**Set task:** Return all the data, word for word.

**Provided records:**
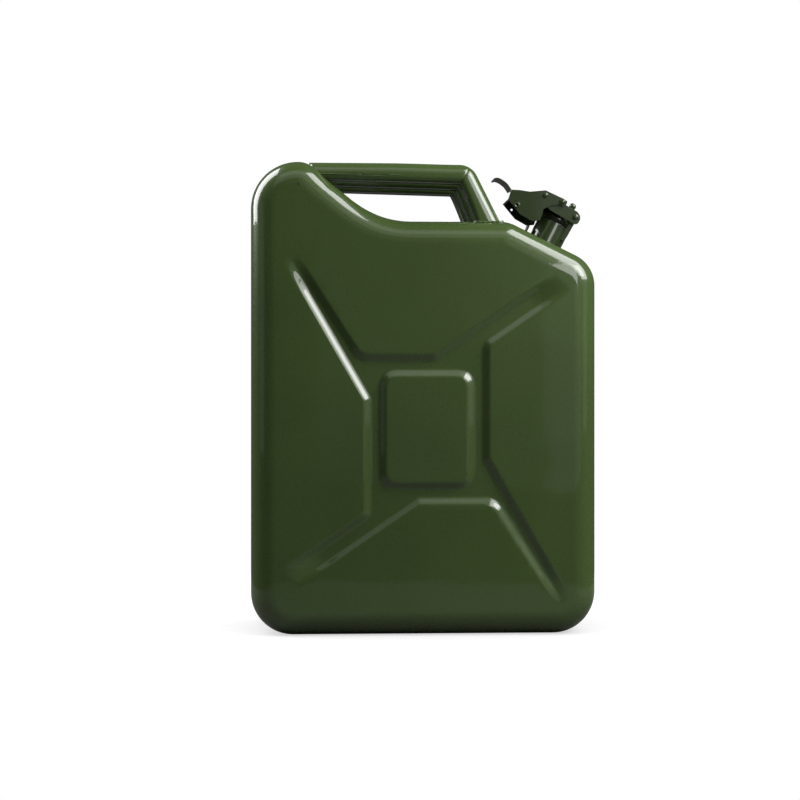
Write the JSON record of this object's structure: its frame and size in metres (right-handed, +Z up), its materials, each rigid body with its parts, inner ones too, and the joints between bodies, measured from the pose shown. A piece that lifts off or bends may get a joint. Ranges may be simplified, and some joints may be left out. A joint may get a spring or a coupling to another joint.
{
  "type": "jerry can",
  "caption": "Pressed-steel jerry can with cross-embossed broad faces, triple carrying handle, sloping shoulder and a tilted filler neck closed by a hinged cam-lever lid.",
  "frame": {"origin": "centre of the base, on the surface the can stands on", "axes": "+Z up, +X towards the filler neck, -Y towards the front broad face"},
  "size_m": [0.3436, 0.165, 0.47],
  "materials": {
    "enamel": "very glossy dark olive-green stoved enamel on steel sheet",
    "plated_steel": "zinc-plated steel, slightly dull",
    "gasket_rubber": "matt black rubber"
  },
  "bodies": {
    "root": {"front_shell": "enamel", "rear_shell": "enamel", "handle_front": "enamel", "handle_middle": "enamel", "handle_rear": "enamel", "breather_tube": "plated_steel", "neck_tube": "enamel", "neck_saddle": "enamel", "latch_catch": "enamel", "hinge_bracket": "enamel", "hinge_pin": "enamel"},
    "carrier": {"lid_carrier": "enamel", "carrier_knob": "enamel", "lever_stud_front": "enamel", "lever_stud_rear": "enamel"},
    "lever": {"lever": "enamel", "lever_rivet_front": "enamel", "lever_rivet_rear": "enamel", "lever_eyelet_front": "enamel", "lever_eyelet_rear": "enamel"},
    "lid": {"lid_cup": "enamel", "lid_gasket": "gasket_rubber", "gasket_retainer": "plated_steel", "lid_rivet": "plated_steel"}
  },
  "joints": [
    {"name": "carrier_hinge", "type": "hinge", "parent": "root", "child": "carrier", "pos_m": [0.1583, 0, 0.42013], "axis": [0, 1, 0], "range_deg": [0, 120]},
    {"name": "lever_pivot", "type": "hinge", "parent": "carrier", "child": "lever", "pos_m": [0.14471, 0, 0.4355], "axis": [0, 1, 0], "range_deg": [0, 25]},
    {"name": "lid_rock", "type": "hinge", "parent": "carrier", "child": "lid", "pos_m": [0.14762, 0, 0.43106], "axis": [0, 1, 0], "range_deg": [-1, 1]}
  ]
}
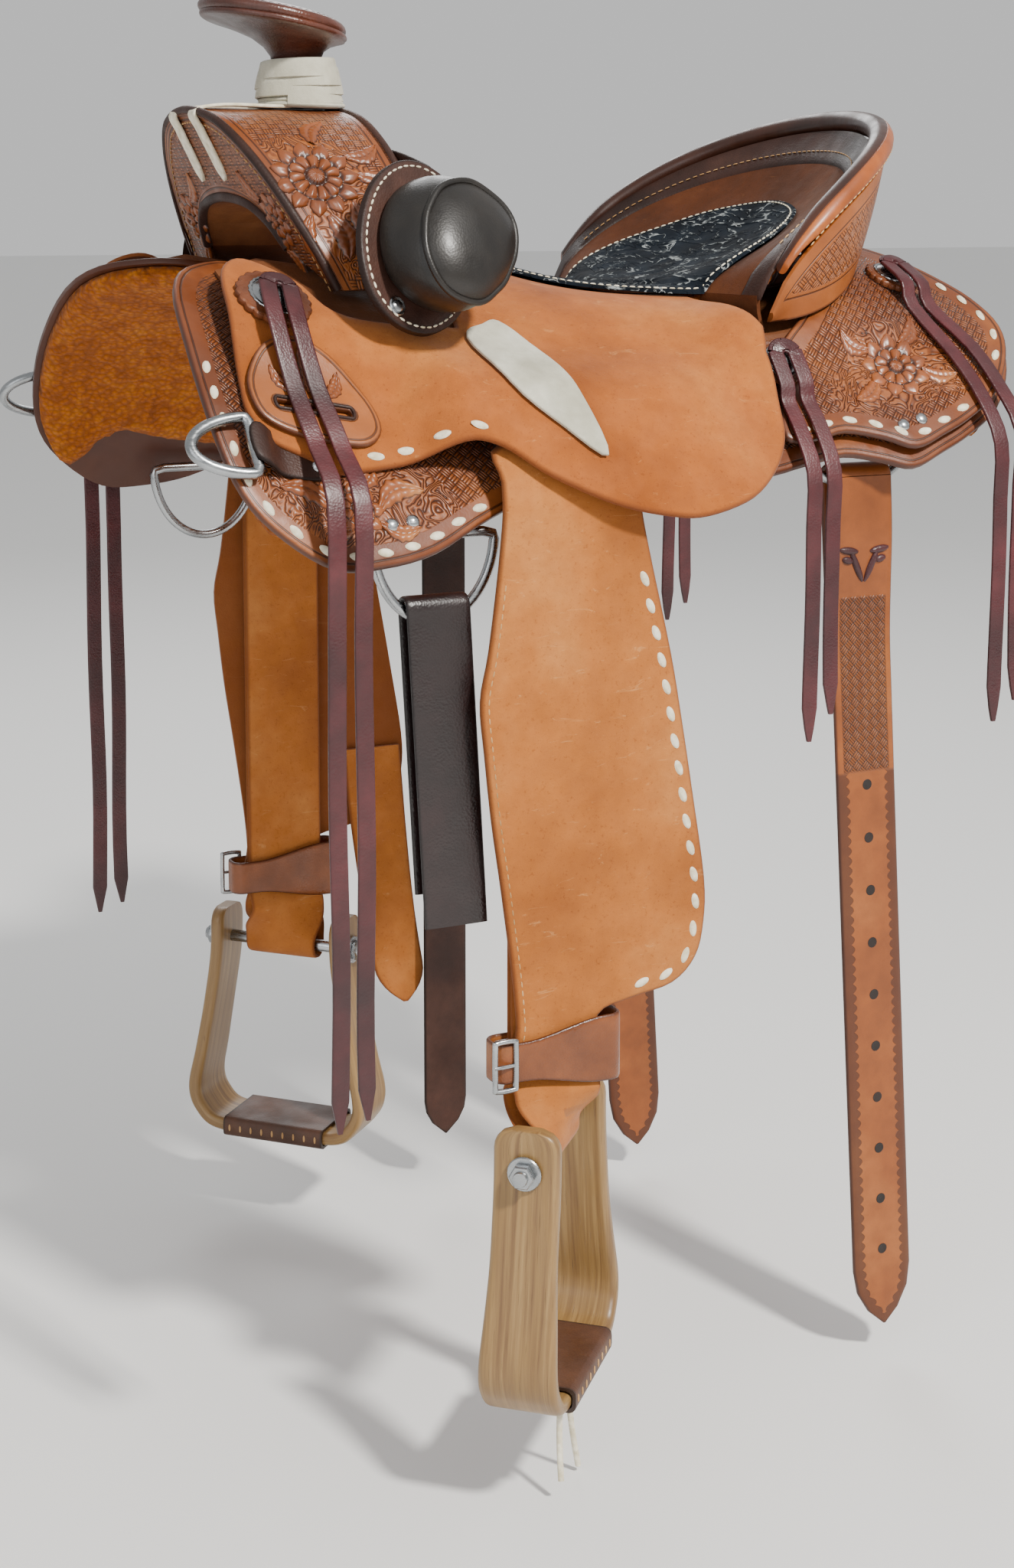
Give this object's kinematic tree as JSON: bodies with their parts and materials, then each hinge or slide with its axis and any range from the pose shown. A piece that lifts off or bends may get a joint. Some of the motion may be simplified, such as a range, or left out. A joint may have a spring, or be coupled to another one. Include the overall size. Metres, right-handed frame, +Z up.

**Written solution:**
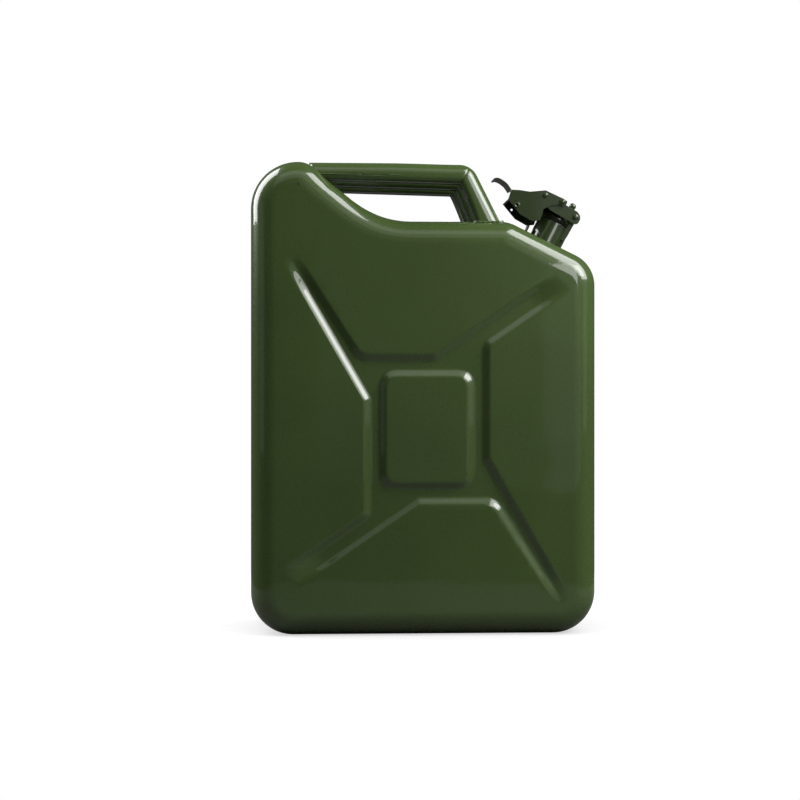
Write the JSON record of this object's structure: its frame and size in metres (right-handed, +Z up), its materials, each rigid body with its parts, inner ones too, and the joints between bodies, measured from the pose shown. A piece that lifts off or bends may get a joint. Ranges may be simplified, and some joints may be left out. A joint may get a spring or a coupling to another joint.
{
  "type": "jerry can",
  "caption": "Pressed-steel jerry can with cross-embossed broad faces, triple carrying handle, sloping shoulder and a tilted filler neck closed by a hinged cam-lever lid.",
  "frame": {"origin": "centre of the base, on the surface the can stands on", "axes": "+Z up, +X towards the filler neck, -Y towards the front broad face"},
  "size_m": [0.3436, 0.165, 0.47],
  "materials": {
    "enamel": "very glossy dark olive-green stoved enamel on steel sheet",
    "plated_steel": "zinc-plated steel, slightly dull",
    "gasket_rubber": "matt black rubber"
  },
  "bodies": {
    "root": {"front_shell": "enamel", "rear_shell": "enamel", "handle_front": "enamel", "handle_middle": "enamel", "handle_rear": "enamel", "breather_tube": "plated_steel", "neck_tube": "enamel", "neck_saddle": "enamel", "latch_catch": "enamel", "hinge_bracket": "enamel", "hinge_pin": "enamel"},
    "carrier": {"lid_carrier": "enamel", "carrier_knob": "enamel", "lever_stud_front": "enamel", "lever_stud_rear": "enamel"},
    "lever": {"lever": "enamel", "lever_rivet_front": "enamel", "lever_rivet_rear": "enamel", "lever_eyelet_front": "enamel", "lever_eyelet_rear": "enamel"},
    "lid": {"lid_cup": "enamel", "lid_gasket": "gasket_rubber", "gasket_retainer": "plated_steel", "lid_rivet": "plated_steel"}
  },
  "joints": [
    {"name": "carrier_hinge", "type": "hinge", "parent": "root", "child": "carrier", "pos_m": [0.1583, 0, 0.42013], "axis": [0, 1, 0], "range_deg": [0, 120]},
    {"name": "lever_pivot", "type": "hinge", "parent": "carrier", "child": "lever", "pos_m": [0.14471, 0, 0.4355], "axis": [0, 1, 0], "range_deg": [0, 25]},
    {"name": "lid_rock", "type": "hinge", "parent": "carrier", "child": "lid", "pos_m": [0.14762, 0, 0.43106], "axis": [0, 1, 0], "range_deg": [-1, 1]}
  ]
}
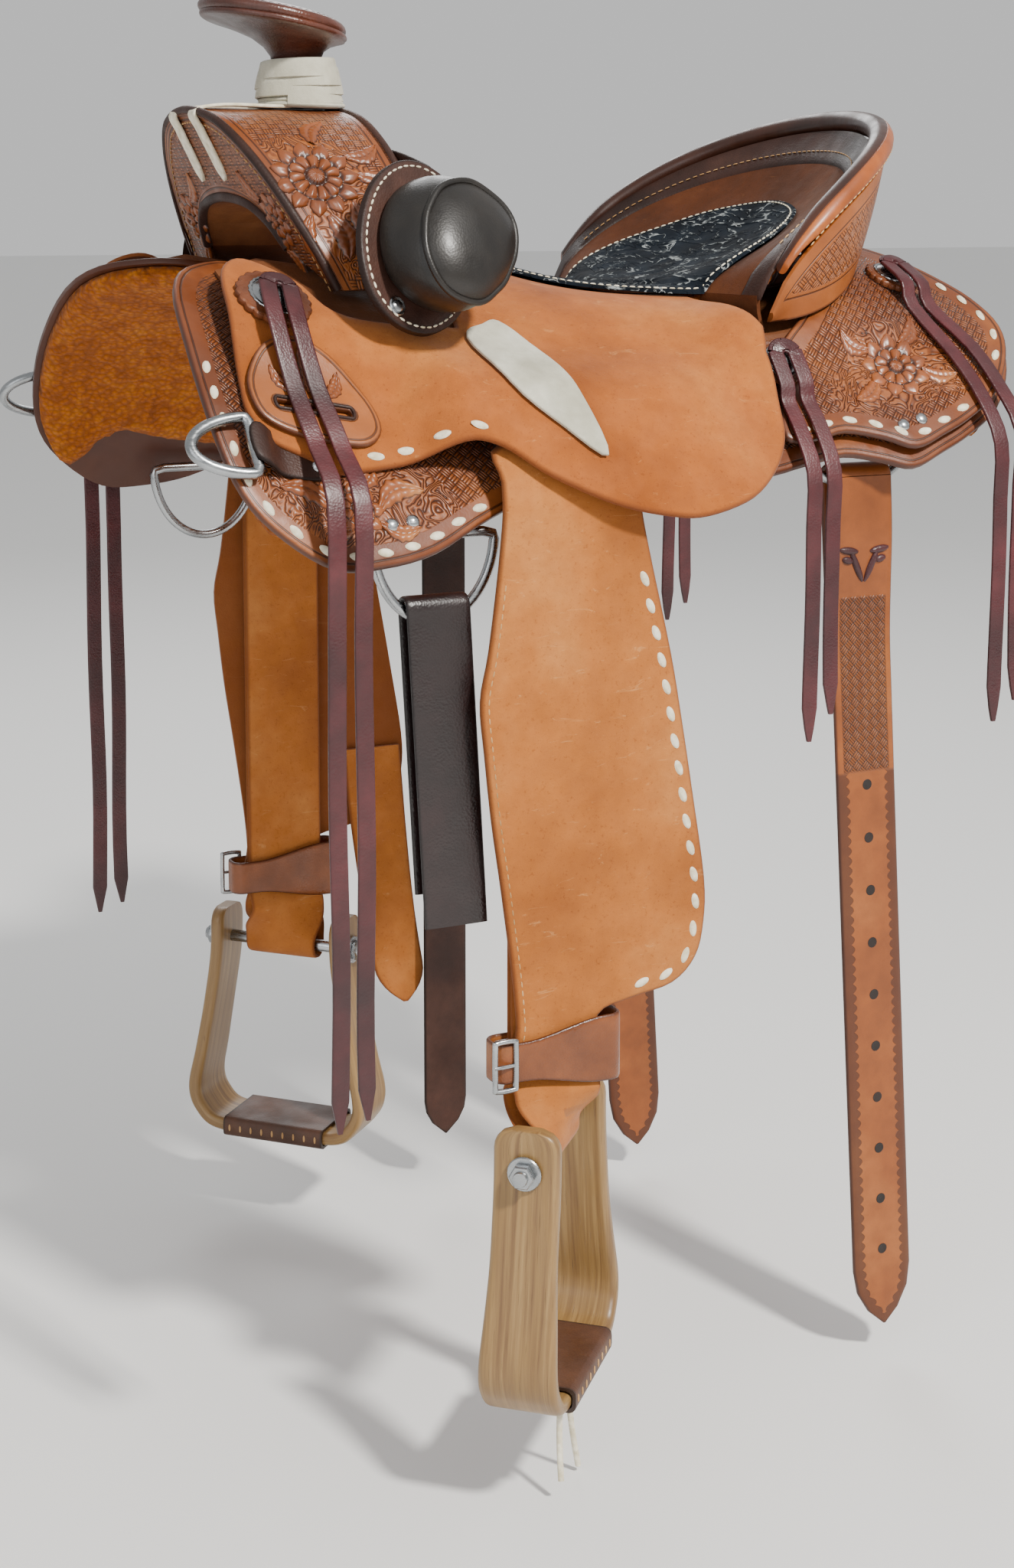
Give this object's kinematic tree as JSON: bodies with their parts and materials, then each hinge or slide with its axis and any range from the pose shown. A piece that lifts off or bends may get a joint. Some of the motion may be simplified, such as a range, or left out. A joint may have a spring, or be coupled to another one. Include the overall size. Metres, right-handed frame, +Z up.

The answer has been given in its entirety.